We got a kick from Rod Stewart's house's lemon-yellow paint job, and the extravagance of late producer Aaron Spelling's 56,500-square-foot French chateau. Eddie Murphy installed a child's fantasy play set in his front yard, and Johnny Depp's place is surrounded by inordinately dense trees. Denzel Washington lives as large as you'd expect from an Oscar winner.
Klein pointed out the house where Michael Jackson collapsed and the Governator's mansion on our way to Malibu's Millionaire Row, where Steven Spielberg, Ozzy Osbourne and Steve Jobs can share garden tools. They are just down the Pacific Coast Highway from Jay-Z and Beyoncé, Jennifer Aniston and Jerry Seinfeld, not far from Paradise Cove with its million-dollar mobile homes overlooking the surf.
This is surreal estate, for sure.
"People get into the helicopter and say, 'I don't care about celebrities,' " Klein said. "Then you say there's Johnny Depp's house, and they say, 'Where?' They can't help it.
"Sign up for a celebrity (bus) tour and you know what you see? A big gate. This way, you see the yard, the pool, everything."
Visits to late stars
Back on the ground, we unearthed one surefire place for getting close to celebrities, and they don't mind. No chance of getting autographs, though.
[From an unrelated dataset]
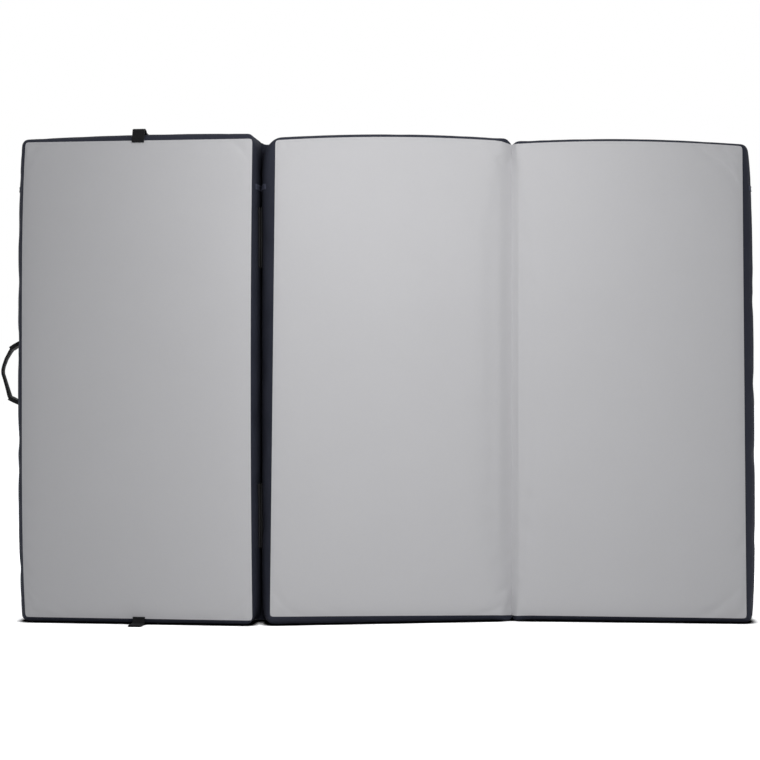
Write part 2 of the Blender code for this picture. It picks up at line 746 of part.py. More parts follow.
def belt_buckle(panel):
    """The side-release buckle of the waist belt: a hollow socket and the forked tongue clipped in it."""
    y = panel.back_y(panel.middle, BELT_HEIGHT) + GAP + SOCKET_THICKNESS / 2
    z = BELT_HEIGHT
    mouth = panel.middle + SOCKET_LENGTH / 2
    left = mouth - SOCKET_LENGTH
    shell = (SOCKET_LENGTH, SOCKET_THICKNESS, SOCKET_WIDTH)
    middle = (left + SOCKET_LENGTH / 2, y, z)
    socket = box_part("buckle_socket", shell, middle, "buckle_plastic", panel, SOCKET_BEVEL)
    slot_x = left + BUCKLE_BAR + BUCKLE_SLOT / 2
    cavity_start = left + BUCKLE_BAR + BUCKLE_SLOT + BUCKLE_WALL
    cavity_length = mouth - cavity_start
    cavity_height = SOCKET_THICKNESS - 2 * BUCKLE_WALL
    cavity_width = SOCKET_WIDTH - 2 * BUCKLE_WALL
    slot = (BUCKLE_SLOT, SOCKET_THICKNESS * 2, BELT_WEBBING + GAP * 4)
    join_or_cut(socket, cutter(slot, (slot_x, y, z), panel, "socket_slot"), "DIFFERENCE")
    thin_bar(socket, panel, left + BUCKLE_BAR / 2, y, z, "socket")
    hollow = (cavity_length * 2, cavity_height, cavity_width)
    middle = (cavity_start + cavity_length, y, z)
    join_or_cut(socket, cutter(hollow, middle, panel, "socket_hollow"), "DIFFERENCE")
    window_length = cavity_length * 0.52
    window_x = cavity_start + cavity_length * 0.16 + window_length / 2
    window = (window_length, cavity_height, SOCKET_WIDTH * 2)
    join_or_cut(socket, cutter(window, (window_x, y, z), panel, "socket_windows"), "DIFFERENCE")
    belt_tongue(panel, y, z, mouth, cavity_start, cavity_height, cavity_width, window_x, window_length)
    turn = wrap_radius(BUCKLE_BAR, BAR_THICKNESS)
    out = Vector((0, 1, 0))
    for word, side, bar_x in (("left", -1, left + BUCKLE_BAR / 2),
                              ("right", 1, mouth + GAP + TONGUE_BASE - BUCKLE_BAR / 2)):
        edge = panel.low + BELT_EDGE if side < 0 else panel.high - BELT_EDGE
        low = panel.back_y(bar_x, z) + GAP * 2 + WEBBING_THICKNESS / 2
        bar = Vector((bar_x, y, z))
        near, far = bar_x + side * turn * 2, bar_x + side * BELT_RETURN
        path = wrap((near, y - turn, z), (far, y + turn, z), bar, turn, Vector((-side, 0, 0)), -out)
        path.insert(0, Vector((far, low, z)))
        for reach in (-0.6, -0.3, 0.0, 0.2):
            px = edge + side * reach * PATCH_SIDE
            rest = panel.back_y(px, z) + GAP * 3 + PATCH_THICKNESS + WEBBING_THICKNESS / 2
            path.insert(0, Vector((px, rest, z)))
        ribbon(f"waist_belt_{word}", path, BELT_WEBBING, WEBBING_THICKNESS, (0, 0, 1), "webbing", panel)
        cloth_patch(panel, f"belt_patch_{word}", edge, z)


def thin_bar(buckle, panel, x, y, z, word):
    """Make a buckle's webbing bar thinner than its cheeks, so that the webbing goes round it between them."""
    for place, sign in (("upper", 1), ("lower", -1)):
        size = (BUCKLE_BAR * 3, SOCKET_THICKNESS, BELT_WEBBING + GAP * 4)
        middle = (x, y + sign * (SOCKET_THICKNESS + BAR_THICKNESS) / 2, z)
        join_or_cut(buckle, cutter(size, middle, panel, f"{word}_bar_{place}_relief"), "DIFFERENCE")


def belt_tongue(panel, y, z, mouth, cavity_start, cavity_height, cavity_width, window_x, window_length):
    """The forked half: a base with a webbing bar, a middle guide and two sprung arms with shoulders."""
    thickness = cavity_height - 2 * GAP
    arm = TONGUE_ARM
    guide = TONGUE_GUIDE
    base = mouth + GAP
    tip = cavity_start + GAP * 3
    half = cavity_width / 2 - GAP
    shoulder = SOCKET_WIDTH / 2 - GAP
    window_end = window_x + window_length / 2 - GAP * 2
    window_start = window_x - window_length / 2 + GAP * 2
    neck = half - 0.004
    outline = [
        (base + 0.004, half - 0.001),
        (window_end + 0.003, neck),
        (window_end, neck),
        (window_end, shoulder),
        (window_end - window_length * 0.45, shoulder),
        (window_start, half - 0.001),
        (tip + 0.004, half - 0.005),
        (tip, half - 0.009),
        (tip, half - 0.009 - arm * 0.6),
        (tip + 0.008, neck - arm),
        (base - 0.006, neck - arm),
        (base - 0.001, neck - arm - 0.004),
        (base - 0.001, guide + 0.002),
        (base - 0.004, guide),
        (tip + 0.006, guide),
        (tip + 0.003, guide * 0.4),
    ]
    outline += [(px, -pz) for px, pz in reversed(outline)]
    curve = bpy.data.curves.new("tongue_outline", "CURVE")
    curve.dimensions = "2D"
    curve.fill_mode = "BOTH"
    curve.extrude = thickness / 2
    spline = curve.splines.new("POLY")
    spline.points.add(len(outline) - 1)
    for point, (px, pz) in zip(spline.points, outline):
        point.co = (px, pz, 0, 1)
    spline.use_cyclic_u = True
    drawn = bpy.data.objects.new("tongue_outline", curve)
    collections["parts"].objects.link(drawn)
    mesh = bpy.data.meshes.new_from_object(drawn.evaluated_get(bpy.context.evaluated_depsgraph_get()))
    bpy.data.objects.remove(drawn, do_unlink=True)
    bm = bmesh.new()
    bm.from_mesh(mesh)
    bmesh.ops.remove_doubles(bm, verts=bm.verts, dist=0.00001)
    for vert in bm.verts:
        vert.co = Vector((vert.co.x, y + vert.co.z, z + vert.co.y))
    bmesh.ops.recalc_face_normals(bm, faces=bm.faces)
    mesh = finish_mesh(bm, "buckle_tongue")
    tongue = add_part("buckle_tongue", mesh, "buckle_plastic", panel.frame, panel.shift)
    grip = (TONGUE_BASE, SOCKET_THICKNESS - GAP * 5, SOCKET_WIDTH - GAP * 8)
    block = cutter(grip, (base + TONGUE_BASE / 2, y, z), panel, "tongue_base")
    round_edges(block, 0.0018)
    join_or_cut(tongue, block, "UNION")
    slot_x = base + TONGUE_BASE - BUCKLE_BAR - BUCKLE_SLOT / 2
    slot = (BUCKLE_SLOT, SOCKET_THICKNESS * 2, BELT_WEBBING + GAP * 4)
    join_or_cut(tongue, cutter(slot, (slot_x, y, z), panel, "tongue_slot"), "DIFFERENCE")
    thin_bar(tongue, panel, base + TONGUE_BASE - BUCKLE_BAR / 2, y, z, "tongue")


def wire_hook(panel, word, x, y, z):
    """A bent metal hook: an eye bar for the webbing, a shank and an open bend. It hangs from its bar."""
    carrier = make_frame(f"{word}_hook_axis", panel.frame, (x, y + panel.shift.y, z), 0)
    half = WEBBING / 2 + HOOK_WIRE + HOOK_EYE_ROOM
    shank = HOOK_EYE + HOOK_SHANK
    neck = HOOK_WIRE * 1.6
    points = [
        (HOOK_WIRE * 2.6 - half, 0),
        (half - HOOK_WIRE, 0),
        (half, -HOOK_WIRE),
        (half, HOOK_WIRE * 1.4 - HOOK_EYE),
        (half - HOOK_WIRE * 1.4, -HOOK_EYE),
        (neck + HOOK_WIRE, -HOOK_EYE - HOOK_WIRE),
        (neck, -HOOK_EYE - HOOK_WIRE * 2.6),
        (neck, -shank),
    ]
    bend_x = neck - HOOK_RADIUS
    for k in range(1, HOOK_STEPS + 1):
        turn = math.pi * HOOK_TURN * k / HOOK_STEPS
        points.append((bend_x + HOOK_RADIUS * math.cos(turn), -shank - HOOK_RADIUS * math.sin(turn)))
    curve = bpy.data.curves.new("hook_wire", "CURVE")
    curve.dimensions = "3D"
    curve.bevel_depth = HOOK_WIRE
    curve.bevel_resolution = 2
    curve.use_fill_caps = True
    spline = curve.splines.new("POLY")
    spline.points.add(len(points) - 1)
    for point, (px, pz) in zip(spline.points, points):
        point.co = (px, 0, pz, 1)
    part = bpy.data.objects.new(f"{word}_hook", curve)
    curve.materials.append(materials["metal"])
    part.parent = carrier
    collections["parts"].objects.link(part)


def closure_straps(panel):
    """The two straps that hold the folded pad shut, each with its hook."""
    x = panel.middle
    turn = (HOOK_WIRE + GAP + WEBBING_THICKNESS / 2) / math.cos(math.pi / 8)
    out, down = Vector((0, 1, 0)), Vector((0, 0, -1))
    over_patch = GAP * 2 + PATCH_THICKNESS + WEBBING_THICKNESS / 2
    over_yoke = panel.back_y(x, HEIGHT / 2) + over_patch + WEBBING_THICKNESS / 2
    bar_y = over_yoke + turn + GAP + WEBBING_THICKNESS / 2
    bar_z = CLOSURE_TOP - CLOSURE_DROP
    patch_z = CLOSURE_TOP - PATCH_SIDE / 3
    top_y = panel.back_y(x, CLOSURE_TOP - PATCH_SIDE) + over_patch
    path = [
        Vector((x, top_y, CLOSURE_TOP)),
        Vector((x, top_y, patch_z - PATCH_SIDE / 2 - PATCH_CLEAR)),
        Vector((x, over_yoke, YOKE_MIDDLE + YOKE_HEIGHT / 2)),
        Vector((x, over_yoke, YOKE_MIDDLE - YOKE_HEIGHT / 2)),
        Vector((x, bar_y - turn, bar_z + STRAP_RETURN)),
    ]
    tail = bar_z + STRAP_RETURN * 0.9
    bar = (x, bar_y, bar_z)
    path += wrap((x, bar_y - turn, bar_z + turn * 2), (x, bar_y + turn, tail), bar, turn, down, -out)
    ribbon("upper_closure_strap", path, WEBBING, WEBBING_THICKNESS, (1, 0, 0), "webbing", panel)
    cloth_patch(panel, "upper_closure_patch", x, patch_z)
    wire_hook(panel, "upper_closure", x, bar_y, bar_z)
    fold_z = CLOSURE_BOTTOM + CLOSURE_FOLD
    low = panel.back_y(x, fold_z) + over_patch
    bar_y = low + 2 * FOLD_RADIUS + turn
    bar_z = CLOSURE_BOTTOM + PATCH_SIDE / 3
    rise = [CLOSURE_BOTTOM + (CLOSURE_FOLD - FOLD_RADIUS) * k / 4 for k in range(5)]
    path = [Vector((x, panel.back_y(x, z) + over_patch, z)) for z in rise]
    for quarter in (0.25, 0.5, 0.75, 1.0):
        angle = math.pi * quarter
        y = low + FOLD_RADIUS * (1 - math.cos(angle))
        path.append(Vector((x, y, fold_z + FOLD_RADIUS * math.sin(angle))))
    tail = bar_z + STRAP_RETURN * 0.75
    bar = (x, bar_y, bar_z)
    path += wrap((x, bar_y - turn, bar_z + turn * 2), (x, bar_y + turn, tail), bar, turn, down, -out)
    ribbon("lower_closure_strap", path, WEBBING, WEBBING_THICKNESS, (1, 0, 0), "webbing", panel)
    cloth_patch(panel, "lower_closure_patch", x, CLOSURE_BOTTOM + PATCH_SIDE * 0.3)
    wire_hook(panel, "lower_closure", x, bar_y, bar_z)


def main():
    clear_scene()
    make_collections()
    make_materials()
    middle_frame = make_frame("middle_panel_axis", None, (0, 0, 0), MIDDLE_YAW)
    half = MIDDLE_WIDTH / 2
    left_frame = make_frame("left_fold_axis", middle_frame, (-half, HINGE_1_Y, 0), LEFT_YAW - MIDDLE_YAW)
    right_frame = make_frame("right_fold_axis", middle_frame, (half, HINGE_2_Y, 0), RIGHT_YAW - MIDDLE_YAW)
    laps = (None, "right")
    left = Panel("left", -LEFT_WIDTH, 0, LEFT_INSETS, laps, LEFT_TOP, left_frame, (0, -HINGE_1_Y, 0))
    laps = ("right", "left")
    middle = Panel("middle", -half, half, MIDDLE_INSETS, laps, MIDDLE_TOP, middle_frame, (0, 0, 0))
    laps = ("left", None)
    right = Panel("right", 0, RIGHT_WIDTH, RIGHT_INSETS, laps, RIGHT_TOP, right_frame, (0, -HINGE_2_Y, 0))
    for panel in (left, middle, right):
        make_panel(panel)
        base_zip(panel)
    closure_strips(left, "right")
    closure_strips(middle, "left")
    side_handle(left)
    closure_tabs(left)
    cloth_patch(right, "shoulder_yoke", right.middle, YOKE_MIDDLE, YOKE_WIDTH, YOKE_HEIGHT, 6, 2)
    for word, sign in (("left", -1), ("right", 1)):
        shoulder_set(right, word, sign)
    belt_buckle(right)
    closure_straps(right)


main()
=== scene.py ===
"""The dressed crash pad: cloth covers over foam, webbing, zips and buckles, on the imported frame."""

import math

import bmesh
import bpy
from mathutils import Matrix, Vector


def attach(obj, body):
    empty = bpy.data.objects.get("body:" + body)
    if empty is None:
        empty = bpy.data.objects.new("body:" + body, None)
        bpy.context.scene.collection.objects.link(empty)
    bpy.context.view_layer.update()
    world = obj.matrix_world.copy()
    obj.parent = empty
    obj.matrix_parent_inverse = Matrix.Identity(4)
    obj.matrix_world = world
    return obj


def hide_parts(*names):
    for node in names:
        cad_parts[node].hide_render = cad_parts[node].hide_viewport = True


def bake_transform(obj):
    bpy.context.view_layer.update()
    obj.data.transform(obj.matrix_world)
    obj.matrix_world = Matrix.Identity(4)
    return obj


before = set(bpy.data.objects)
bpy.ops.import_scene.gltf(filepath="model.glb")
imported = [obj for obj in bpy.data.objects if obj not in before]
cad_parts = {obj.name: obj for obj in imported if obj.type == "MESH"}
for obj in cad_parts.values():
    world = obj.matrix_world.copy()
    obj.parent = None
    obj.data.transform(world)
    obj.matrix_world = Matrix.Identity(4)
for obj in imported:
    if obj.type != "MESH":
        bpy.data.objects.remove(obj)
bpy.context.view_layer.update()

# Sizes of the pad, in metres, as in the part's source
HEIGHT = 1.000
LEFT_WIDTH, MIDDLE_WIDTH, RIGHT_WIDTH = 0.500, 0.511, 0.493
LEFT_YAW, MIDDLE_YAW, RIGHT_YAW = -6.5, 7.5, -4.5
HALF = 0.045
FOLD_GAP = 0.0015
LANDING_CROWN, BASE_CROWN = 0.007, 0.005
FRONT_ROUND, BACK_ROUND, LAP_ROUND = 0.022, 0.018, 0.004
CORNER_RADIUS, END_RADIUS, SEAM_RADIUS, FOOT_RADIUS = 0.018, 0.013, 0.0055, 0.002
TOP_RADIUS = {"left": 0.012, "middle": 0.034, "right": 0.018}
CORNER_ZONE = 0.040
CREASE_DIP, FOLD_DROP, FOLD_RISE = 0.002, 0.0128, 0.009
FOLD_SHIFT = {"front": -0.0045, "back": -0.005}
VALLEY_DEPTH = 0.015
BAND_BEHIND, EDGE_TUCK, ROLL_UNDER = 0.002, 0.0025, 0.09
SET_BACK = 0.003
BASE_INSET = 0.013
JOIN = 0.896
GAP = 0.0004
PATCH = 0.0016
WEBBING = 0.025
BELT = 0.038
WEB_THICK = 0.0014


def srgb(red, green, blue):
    """A screen colour as Blender's linear colour."""
    return [((c / 255 + 0.055) / 1.055) ** 2.4 for c in (red, green, blue)] + [1.0]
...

Just off bustling Wilshire Boulevard, surrounded by office buildings, are manicured acres known as Pierce Brothers Westwood Village Memorial Park. It's one of several cemeteries where fans get within 6 feet of Hollywood's dearly departed stars.
Visitors leave lipstick kisses on Marilyn Monroe's mausoleum crypt, and smile at witty epitaphs; among them, Rodney Dangerfield's declares "There goes the neighborhood," and Merv Griffin promises "I will NOT be back right after these messages." Dean Martin reminds us "Everybody loves somebody sometime." Jack Lemmon and Walter Matthau rightfully rest near each other, an odd couple for eternity.
Dead or alive, there are plenty of opportunities for big name hunting in L.A., with smart planning, sharp eyes and a bit of luck. Starstruck can occur in the time it takes to look up from a menu. Anyone who loves movies deserves their Poitier moment.